I bet we'd be pretty stinking globally competitive when engineers could start out making $12 an hour and love their jobs. And how much tax money would be saved by having half as many teachers or schools?

Update

Emily's teacher sent home a sad face sticker (as opposed to a happy face) that included a handwritten note which said:

Emily is being definant (sp?)

Apparently my daughter can already tell that her "boss" is an idiot. She may also realize that she will continue to have to sit still and color within the lines for idiots for the next 12 years. Why shouldn't she be defiant?

 

f e e d b a c k

Jason Botwick writes:

Your ideas for education are good, but they'll never fly. It's too expensive, or at least it's perceived to be so. Plus, the conservative tide is still close to its peak, so new ideas and education will quickly be dismissed as more of the same by the DeLays and the Hasterts. Of course, the liberals are no better, since new ways of doing things would probably wreck the monopoly they've had on those issues for decades.

You know what I've always thought is interesting about education? Education is a science, or you would think so. I mean, you're saying it here, right? Like, people learn differently, there are different ways to teach things, etc. And it's so obviously important for so many reasons. So why wouldn't a nation pour money into educational research on par with how much they spend on other stuff?

Think about how many great thinkers in the field of education you could name. I can't think of one, can you? Thomas Dewey? [You mean John Dewey? Melvil Dewey? —Ed.] Shit, I don't know.
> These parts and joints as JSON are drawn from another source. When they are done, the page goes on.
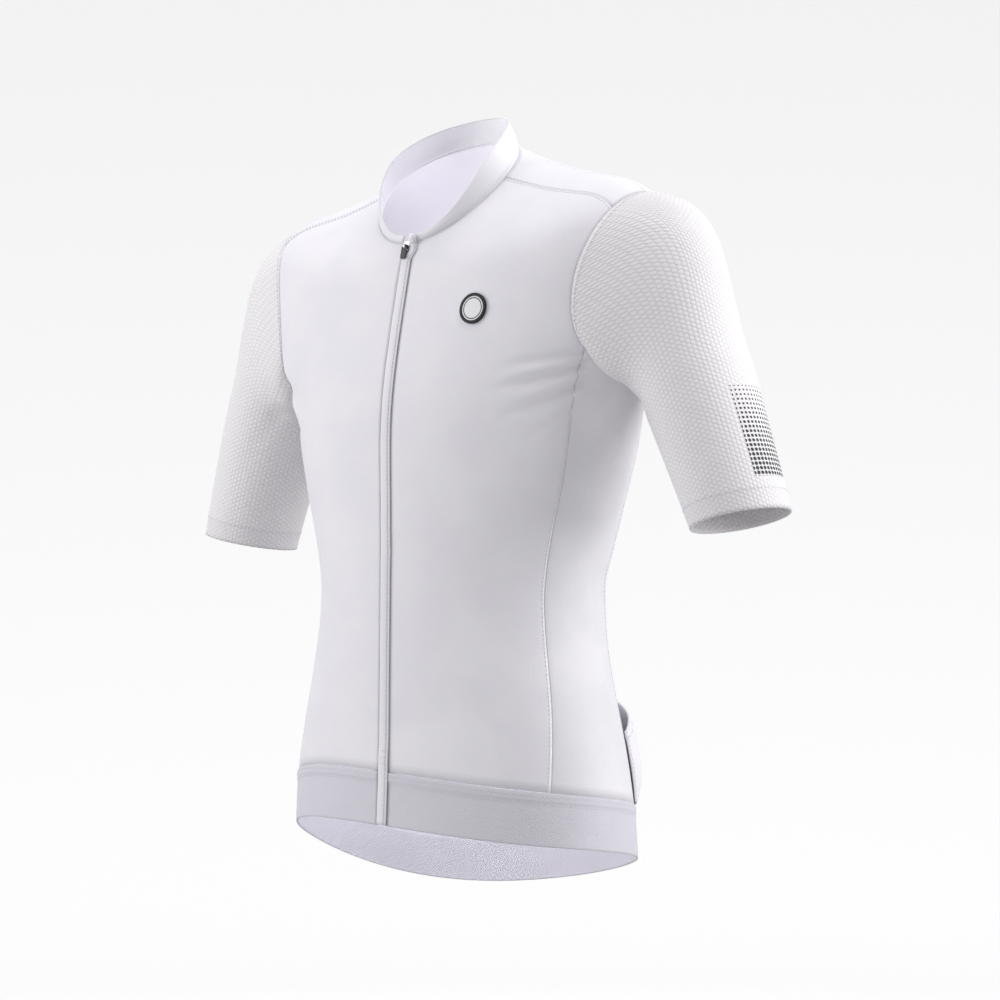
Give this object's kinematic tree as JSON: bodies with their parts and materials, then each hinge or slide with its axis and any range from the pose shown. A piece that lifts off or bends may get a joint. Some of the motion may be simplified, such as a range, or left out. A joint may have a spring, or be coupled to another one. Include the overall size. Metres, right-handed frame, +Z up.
{
  "type": "cycling jersey",
  "caption": "Short-sleeved cycling jersey in off-white cloth with a full front zip, mesh sleeves, a printed chest badge and back pockets, filled out as if worn.",
  "frame": {"origin": "middle of the neck opening, at the height where the shoulder meets the collar", "axes": "+Z up out of the neck opening, front towards -Y, the wearer's left towards +X"},
  "size_m": [0.6934, 0.2317, 0.7072],
  "materials": {
    "body_cloth": "fine smooth polyester knit, off-white",
    "mesh_cloth": "dimpled mesh knit, off-white",
    "band_cloth": "twilled elastic band, pale cool grey",
    "zip_tape": "woven zip tape, light grey",
    "zip_teeth": "moulded nylon coil, grey",
    "slider_metal": "satin silver",
    "pull_rubber": "moulded, dark grey",
    "badge_print": "heat-pressed print in black and white rings"
  },
  "bodies": {
    "jersey": {"front_left": "body_cloth", "front_right": "body_cloth", "side_left": "mesh_cloth", "side_right": "mesh_cloth", "back": "body_cloth", "collar": "body_cloth", "sleeve_left": "mesh_cloth", "sleeve_right": "mesh_cloth", "hem_band": "band_cloth", "pocket_left": "body_cloth", "pocket_centre": "body_cloth", "pocket_right": "body_cloth", "zip_tape_left": "zip_tape", "zip_tape_right": "zip_tape", "zip_coil": "zip_teeth", "zip_flap": "body_cloth", "slider": "slider_metal", "chest_badge": "badge_print"},
    "pull_tab": {"pull_tab": "pull_rubber"}
  },
  "joints": [
    {"name": "pull_tab_swing", "type": "hinge", "parent": "jersey", "child": "pull_tab", "pos_m": [0, -0.05164, -0.06263], "axis": [-1, 0, 0], "range_deg": [0, 170]}
  ]
}
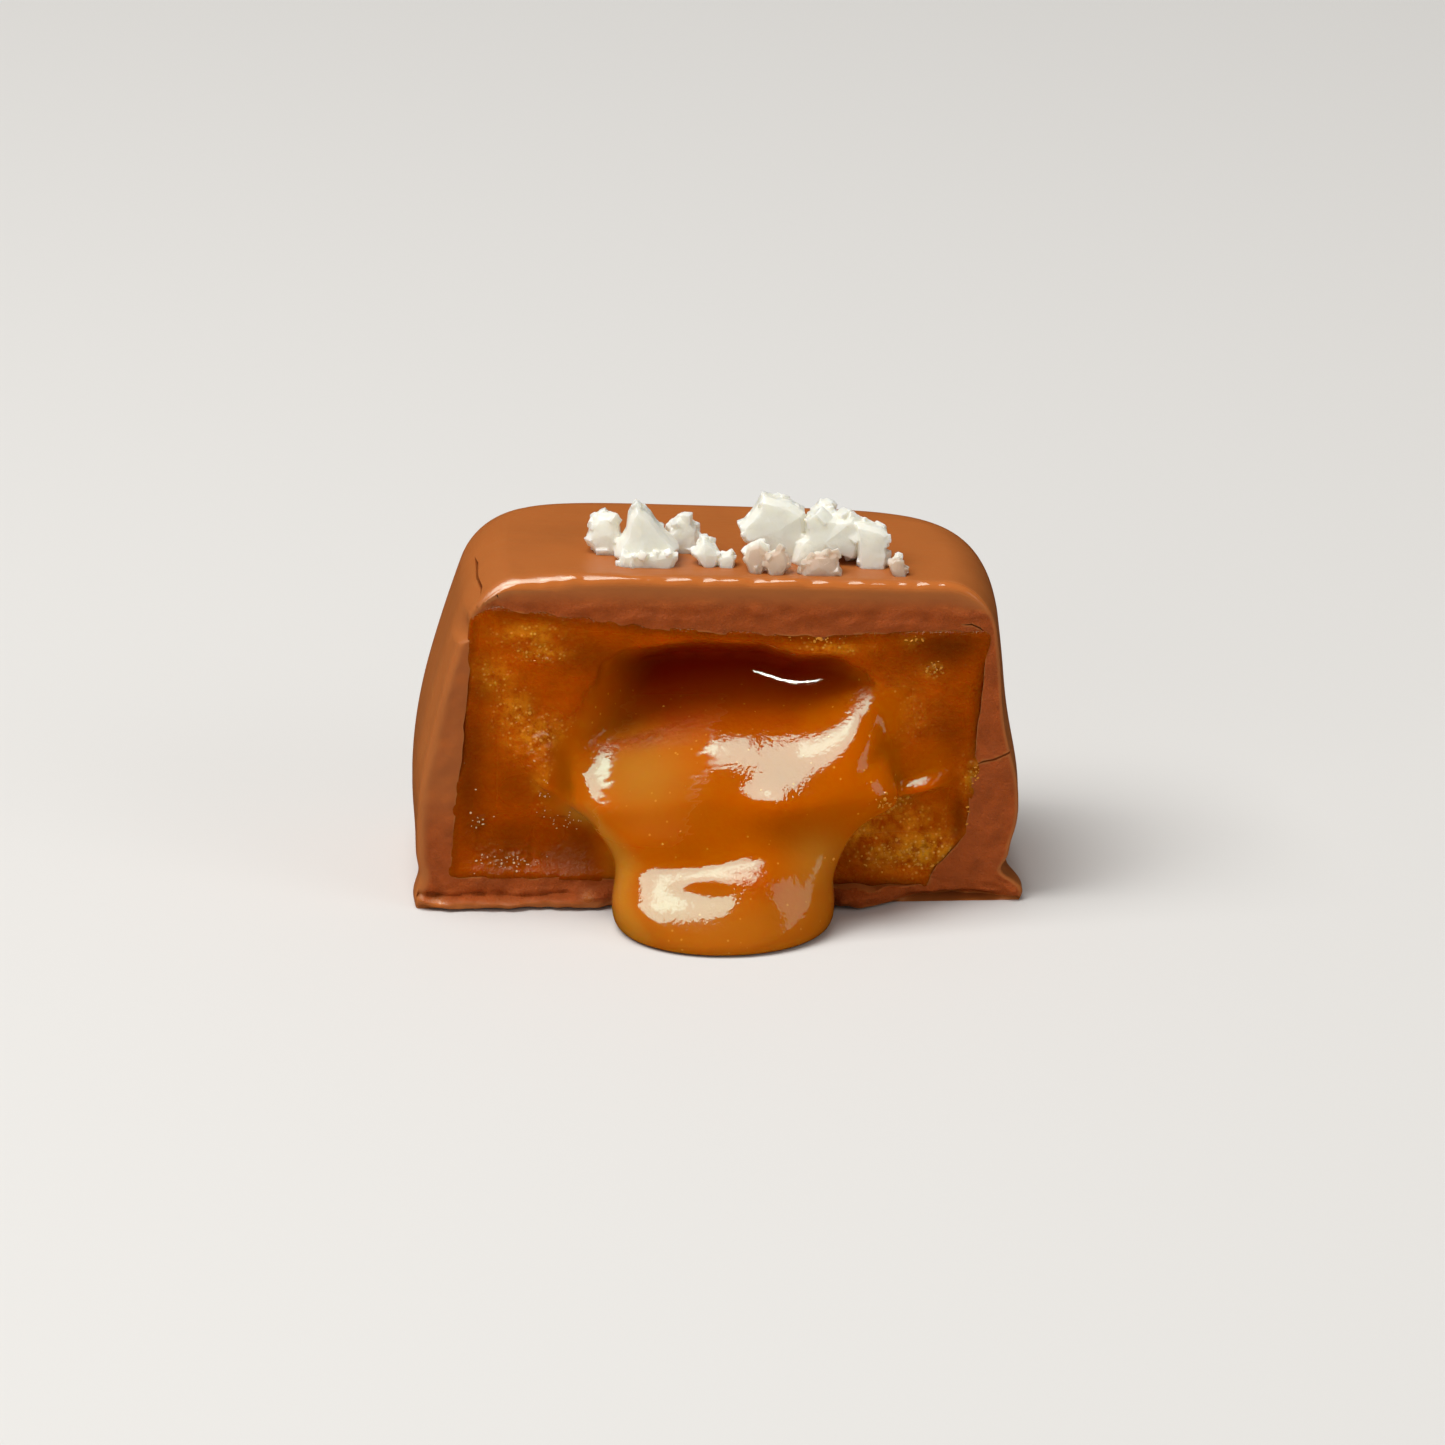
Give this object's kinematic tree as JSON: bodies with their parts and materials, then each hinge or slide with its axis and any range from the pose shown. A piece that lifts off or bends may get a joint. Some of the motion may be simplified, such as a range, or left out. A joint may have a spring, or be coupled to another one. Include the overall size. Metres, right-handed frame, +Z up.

I think it's a significant and overlooked deficiency of capitalism that it doesn't value the individual implicitly.

Derek Jensen writes:

I hate it when someone says something is impossible when I can point to Europe or Canada and say, "Look, they have frickin' flying cars," or national healthcare or whatever. Better education is possible. What may not be possible is changing the minds of American edutainment zombies.